I’ve been busy (noooooo!), as my niece came to stay with us for four days. The dogs did so enjoy taking her for walks. In fact, Ygraine was so eager to show her the ponds beside the boardwalk along West Kirby beach that the poor girl narrowly missed being dragged face-first into the water.
Having strolled the length of Meols Drive, my niece decided that being a multi-millionaire offers certain advantages when it comes to house-buying. We have chosen the ones we want, once we’ve made our fortunes. Forward planning is always advisable, don’t you think?!!
And we discovered that Wirral has totem poles. Well, one, anyway. This was within the enclosed Walled Garden at Royden Hall. (If you wish to read about that, scoot over to my spot on the Wirral Globe.) There were numerous other sculptures too, and if you wish to see more photos just click on one of the images here and view the Wirral photo set on my Flickr site which you’ll be automatically taken to.
Oh, and we watched a few films: Alexander the Great with Colin Farrell and Jared Leto (who a certain young lady is rather impressed with); Evil Aliens, which she hated and which we thought was hilarious; Beloved, which is one of my favourites; and one of her personal favourites, The Phantom of the Opera, the musical with Gerard Butler, which she happily sang along with word-for-word.

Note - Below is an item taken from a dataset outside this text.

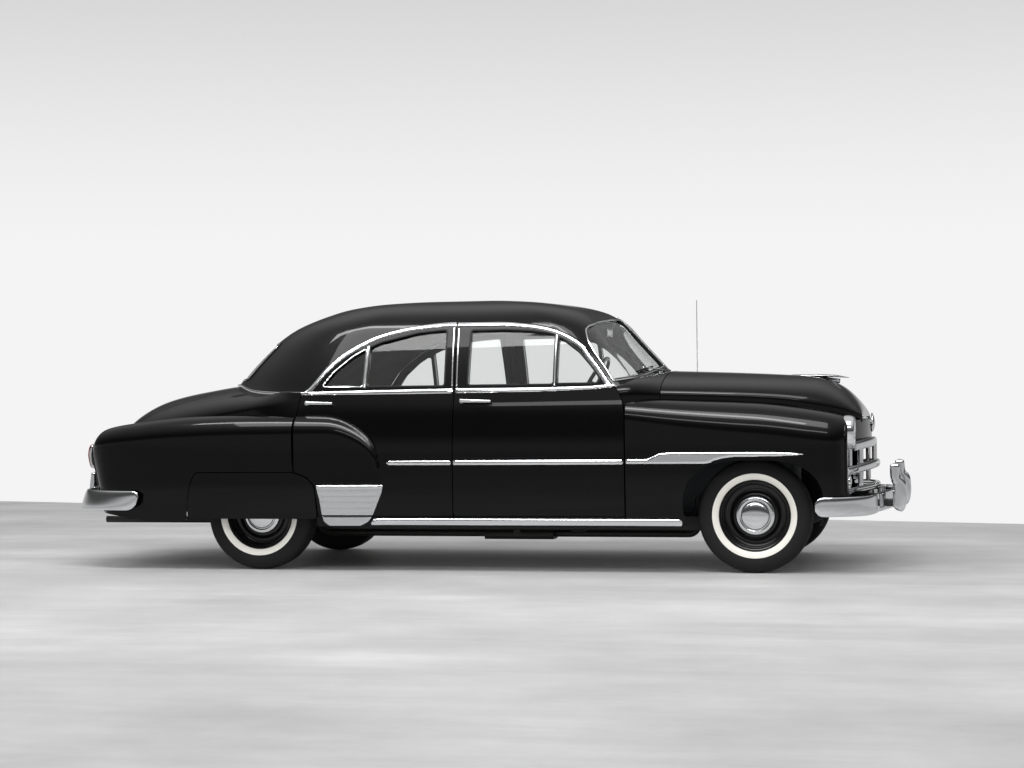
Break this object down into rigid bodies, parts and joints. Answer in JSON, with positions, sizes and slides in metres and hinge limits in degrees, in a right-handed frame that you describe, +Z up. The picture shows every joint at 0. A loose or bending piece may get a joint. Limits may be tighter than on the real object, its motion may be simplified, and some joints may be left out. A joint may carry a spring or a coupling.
{
  "type": "four-door sedan car of the early 1950s",
  "caption": "Early 1950s four-door sedan with opening doors, hood and trunk, steered front wheels and wheels that roll.",
  "frame": {"origin": "on the floor, midway along the overall length and width, at the bottom centre of the box round the car", "axes": "+X towards the car's front, +Y to its left side, +Z up"},
  "size_m": [5.022, 1.876, 1.6119],
  "materials": {
    "black_enamel": "gloss",
    "black_wheel_enamel": "gloss",
    "chrome_plate": "polished",
    "lamp_glass": "fluted",
    "lamp_red": "gloss",
    "window_glass": "clear",
    "chassis_black": "satin",
    "engine_iron": "painted",
    "exhaust_steel": "dull",
    "seat_cloth": "woven",
    "dash_enamel": "gloss",
    "tyre_rubber": "matte"
  },
  "bodies": {
    "body": {"body_shell": "black_enamel", "greenhouse": "black_enamel", "floor_pan": "chassis_black", "chassis_frame": "chassis_black", "front_fender_left": "black_enamel", "front_fender_right": "black_enamel", "rear_fender_left": "black_enamel", "rear_fender_right": "black_enamel", "rear_skirts": "black_enamel", "front_panel": "black_enamel", "grille": "chrome_plate", "headlamps": "lamp_glass", "taillamps": "lamp_red", "front_bumper": "chrome_plate", "rear_bumper": "chrome_plate", "windshield": "window_glass", "rear_window": "window_glass", "engine": "engine_iron", "radiator": "chassis_black", "fuel_tank": "chassis_black", "exhaust": "exhaust_steel", "front_suspension": "chassis_black", "rear_axle": "chassis_black", "rear_springs": "chassis_black", "front_seat": "seat_cloth", "rear_seat": "seat_cloth", "dashboard": "dash_enamel", "steering_column": "dash_enamel", "antenna": "chrome_plate"},
    "door_front_left": {"front_door_left": "black_enamel", "front_door_glass_left": "window_glass"},
    "door_front_right": {"front_door_right": "black_enamel", "front_door_glass_right": "window_glass"},
    "door_rear_left": {"rear_door_left": "black_enamel", "rear_door_glass_left": "window_glass"},
    "door_rear_right": {"rear_door_right": "black_enamel", "rear_door_glass_right": "window_glass"},
    "hood_lid": {"hood": "black_enamel"},
    "trunk": {"trunk_lid": "black_enamel"},
    "steering_knuckle_left": {"knuckle_left": "chassis_black"},
    "steering_knuckle_right": {"knuckle_right": "chassis_black"},
    "steering_hand_wheel": {"steering_wheel": "dash_enamel"},
    "road_wheel_front_left": {"wheel_front_left": "black_wheel_enamel", "tyre_front_left": "tyre_rubber"},
    "road_wheel_front_right": {"wheel_front_right": "black_wheel_enamel", "tyre_front_right": "tyre_rubber"},
    "road_wheel_rear_left": {"wheel_rear_left": "black_wheel_enamel", "tyre_rear_left": "tyre_rubber"},
    "road_wheel_rear_right": {"wheel_rear_right": "black_wheel_enamel", "tyre_rear_right": "tyre_rubber"}
  },
  "joints": [
    {"name": "front_door_left_swing", "type": "hinge", "parent": "body", "child": "door_front_left", "pos_m": [0.962, 0.896, 0.7], "axis": [0, 0, -1], "range_deg": [0, 65]},
    {"name": "rear_door_left_swing", "type": "hinge", "parent": "body", "child": "door_rear_left", "pos_m": [-0.04, 0.896, 0.7], "axis": [0, 0, -1], "range_deg": [0, 65]},
    {"name": "front_door_right_swing", "type": "hinge", "parent": "body", "child": "door_front_right", "pos_m": [0.962, -0.896, 0.7], "axis": [0, 0, 1], "range_deg": [0, 65]},
    {"name": "rear_door_right_swing", "type": "hinge", "parent": "body", "child": "door_rear_right", "pos_m": [-0.04, -0.896, 0.7], "axis": [0, 0, 1], "range_deg": [0, 65]},
    {"name": "hood_lift", "type": "hinge", "parent": "body", "child": "hood_lid", "pos_m": [1.1435, 0, 1.153], "axis": [0, -1, 0], "range_deg": [0, 48]},
    {"name": "trunk_lift", "type": "hinge", "parent": "body", "child": "trunk", "pos_m": [-1.7045, 0, 1.08], "axis": [0, 1, 0], "range_deg": [0, 60]},
    {"name": "steer_left", "type": "hinge", "parent": "body", "child": "steering_knuckle_left", "pos_m": [1.683, 0.64, 0.322], "axis": [0, 0, 1], "range_deg": [-30, 30]},
    {"name": "steer_right", "type": "hinge", "parent": "body", "child": "steering_knuckle_right", "pos_m": [1.683, -0.64, 0.322], "axis": [0, 0, 1], "range_deg": [-30, 30]},
    {"name": "steering_wheel_turn", "type": "hinge", "parent": "body", "child": "steering_hand_wheel", "pos_m": [0.545, 0.35, 1.065], "axis": [-0.866, 0, 0.5], "range_deg": [-540, 540]},
    {"name": "front_wheel_left_spin", "type": "hinge", "parent": "steering_knuckle_left", "child": "road_wheel_front_left", "pos_m": [1.683, 0.72, 0.322], "axis": [0, 1, 0], "continuous": true},
    {"name": "rear_wheel_left_spin", "type": "hinge", "parent": "body", "child": "road_wheel_rear_left", "pos_m": [-1.238, 0.746, 0.322], "axis": [0, 1, 0], "continuous": true},
    {"name": "front_wheel_right_spin", "type": "hinge", "parent": "steering_knuckle_right", "child": "road_wheel_front_right", "pos_m": [1.683, -0.72, 0.322], "axis": [0, 1, 0], "continuous": true},
    {"name": "rear_wheel_right_spin", "type": "hinge", "parent": "body", "child": "road_wheel_rear_right", "pos_m": [-1.238, -0.746, 0.322], "axis": [0, 1, 0], "continuous": true}
  ],
  "couplings": [
    {"joint": "steer_right", "follows": "steer_left", "ratio": 1},
    {"joint": "steering_wheel_turn", "follows": "steer_left", "ratio": 18}
  ]
}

“So,” she asked, “would you marry (whatisname) or the phantom?”
“The phantom, definitely,” I said. “He seems much more fun than the other bloke.”
“That’s what my mum says too.”
“He lives in a sewer,” said Richard, wrinkling his nose. “He’d stink.”
Hmm, that would be distressing. And also puzzling, as how is it that his stealthy presence in the opera house was not swiftly revealed by wafts of the distinctive associated pong?
Next: a shopping spree round Grand Central, of course! For those not in the know (and after all, why should you be?) this is a collection of small shops dedicated to gothic/alternative clothes, accessories and gadgets, all housed in what used to be a hotel. While she bought a funny hat, the seller asked her if she was going to Glastonbury this year.
“Oh, she’s too young,” I said, in full-blown Aunt Adele mode.
He asked her, “How old are you?”
“Eighteen,” came her reply.
He quipped, “That’s old enough for Glastonbury! Old enough to drink, to vote, to get married…”
“Oh, don’t encourage her,” I replied, laughing.
He nodded his head happily. “I get it; ‘While you’re under my roof you’ll live by my rules.’ That’s what my ma always said to me. So when I was nineteen I left home.”
“Yeah, me too!” (But that’s different, isn’t it?!!)
Soooooooo, having waved her off on her train journey home, I returned to the task of editing and polishing Seagull Inn in time for the submissions deadline of April 15th. Having achieved that, the next task was to begin writing a story for another deadline, on the set subject of mirrors. I had the opening line of, “He had a new haircut, a cheap suit and old shoes…”, and everything flowed smoothly from there until Mirror was born. Imaginative title, hmm? But it suits it, so what the heck. The deadline for this one isn’t until June 15th, but I like to give myself time to tweak with an MS before I send it sailing towards a prospective publisher.